The small space is a fairly new thing. I used to work in an old church and had as much room to spread out as I wanted. Now is very different in our new space and also with my gearing up to working from a bus as we travel around.
Regards
Graham

Terry Wynn
01-03-2006, 01:05 PM
Hi, Graham,

I don't post often but read through your tutorial. I really like your style - your subjects have such life - I can hear this man's jolly breathing!

Thank you so much for your time and efforts in doing this. :clap: :clap: :clap: Very time consuming for you, I am sure, but certainly great for those of us following it.

I will definitely rate this and I'm sure, refer to it many times.

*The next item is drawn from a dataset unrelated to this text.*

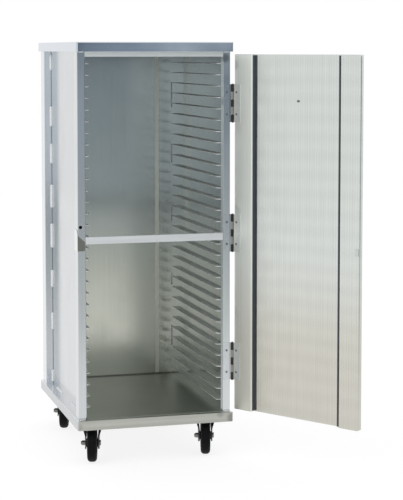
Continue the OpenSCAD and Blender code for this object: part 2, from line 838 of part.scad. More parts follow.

Oh, and I really like the saying posted near your monitor.

Terry

bluewindfisher
01-04-2006, 09:22 PM
Thanks for your comments Terry. I am glad that you found the tutorial useful. :)
Regards
Graham

Hi, Graham,
I don't post often but read through your tutorial. I really like your style - your subjects have such life - I can hear this man's jolly breathing!
Thank you so much for your time and efforts in doing this. :clap: :clap: :clap: Very time consuming for you, I am sure, but certainly great for those of us following it.
I will definitely rate this and I'm sure, refer to it many times.
Oh, and I really like the saying posted near your monitor.